Notice that the vision came while Paul was seeking the opportunities God may have provided for him to preach the gospel to the Gentiles. Many times God does not provide us with the specifics of where He wants us to go until after we have begun to seek the opportunities ourselves or follow the limited instructions He gives. Abraham is a clear example of this. God simply told Abraham to move without the details of where he was to go. It was not until God led him to the promised land of Canaan that he pointed out that this was the land He had promised him (For a further exposition of this narrative, see http://blog.energeticexegete.com/2009/04/obedience-today.html). Paul had no specifics pertaining to Macedonia before this. He was just aiming to glorify God by fulfilling the calling He had for him. In God’s timing, he was directed away from where he was not supposed to go and shown where he was. Too often we are so busy seeking and waiting for our clear specific call that we fail to focus on the steps that God calls us to walk today. Not only does God determine the end of where He would have us to serve but also the means for us to get there.
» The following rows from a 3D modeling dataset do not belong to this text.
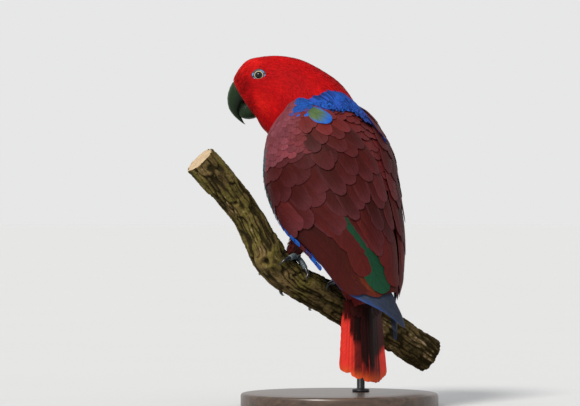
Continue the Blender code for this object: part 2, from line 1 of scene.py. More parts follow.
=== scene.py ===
"""Looks of the eclectus parrot: skin, feathers, bill, eyes, feet, bark, stand, light, floor and camera.

Shapes are worked out in millimetres, from the same tables as the solids, and made metres as each mesh is
built. An angle round the body is 0 at the back, 90 at the bird's left and 180 at the belly.
"""

import math

import bpy
import numpy as np
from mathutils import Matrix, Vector, kdtree


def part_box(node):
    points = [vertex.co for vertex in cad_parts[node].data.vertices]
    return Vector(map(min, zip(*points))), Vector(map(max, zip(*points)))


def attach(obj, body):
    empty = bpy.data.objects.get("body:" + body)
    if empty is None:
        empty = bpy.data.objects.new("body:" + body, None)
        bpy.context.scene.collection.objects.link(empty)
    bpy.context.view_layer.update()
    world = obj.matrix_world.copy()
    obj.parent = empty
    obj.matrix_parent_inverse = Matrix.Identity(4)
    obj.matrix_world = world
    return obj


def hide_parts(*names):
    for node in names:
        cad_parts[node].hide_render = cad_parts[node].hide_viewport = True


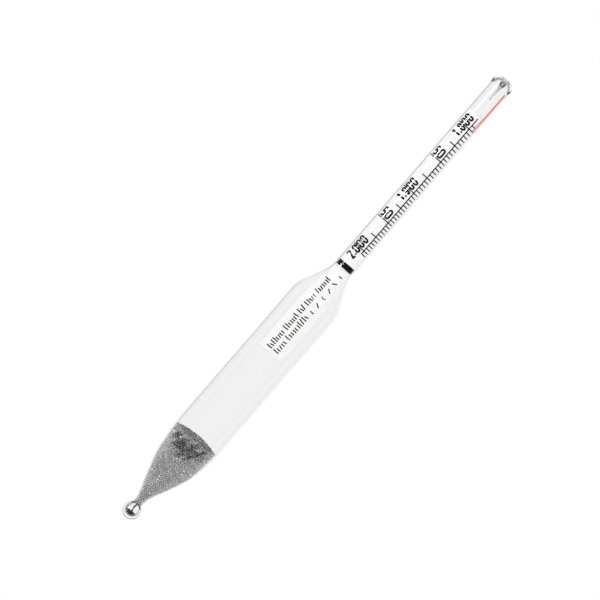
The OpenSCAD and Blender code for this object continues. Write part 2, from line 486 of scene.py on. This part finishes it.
def shot_material():
    """Dull lead: each grain has its own tone, with oxide bloom and small pits. The tones also carry
    painted glints and the painted shade of the heart.
    """
    material = bpy.data.materials.new("lead_shot")
    tree = Tree(material)
    tone = tree.add("ShaderNodeVertexColor", layer_name=TONE_LAYER).outputs[0]
    pits = tree.noise(0.14, detail=3, roughness=0.6)
    bloom = tree.blend(tree.ramp(pits, 0.35, 0.7), grey(0.72), grey(1.0))
    lead = tree.principled(
        Base_Color=tree.blend(1.0, tone, bloom, "MULTIPLY"),
        Metallic=0.25,
        Roughness=tree.ramp(pits, 0.3, 0.7, 0.34, 0.55),
        Normal=tree.bump(pits, 0.03),
    )
    tree.surface(lead)
    return material


def resin_material():
    """Clear resin, set in a thin coat: a soft gloss over what lies under it, clouded here and there."""
    material = bpy.data.materials.new("clear_resin_coat")
    tree = Tree(material)
    cloud = tree.noise(0.7, detail=4)
    tone = tree.ramp(cloud, 0.35, 0.7)
    coat = tree.principled(
        Base_Color=tree.blend(tone, (0.86, 0.84, 0.78, 1), (1, 1, 0.98, 1)),
        Roughness=tree.ramp(cloud, 0.3, 0.7, 0.12, 0.3),
        Alpha=tree.ramp(cloud, 0.4, 0.75, 0.03, 0.1),
        Normal=tree.bump(cloud, 0.03),
    )
    tree.surface(coat)
    return material


# ---------------------------------------------------------------------------------------------------
# Glass envelope
# ---------------------------------------------------------------------------------------------------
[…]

We need to "be faithful today in order to be where God will have us tomorrow."
We don’t know how long it took for Paul to receive this “Macedonian Call.” It might have been days or months. Much of these journeys would have been done on foot so it was probably a few months. You may be waiting for a little while before God gives you a clear call to wherever He would have you to go. Just don’t quit seeking. You may not get a vision since Scripture seems to indicate that God primarily speaks through His Word to us today (Hebrews 1:1-2). But He will make it clear in His timing where He wants you to go.
God will direct you just as He did Paul. Pay attention to those “closed doors” and keep moving ahead seeking the opportunities that are available for you. Maybe while you are seeking, you will get the answer to where it is the Lord will have you to go. Maybe you will get your “wherever” call while you are seeking or find the opportunity that God has planned for you all along. Praise God that He guides us through both the open and closed doors as to where He would have us to serve Him for His glory!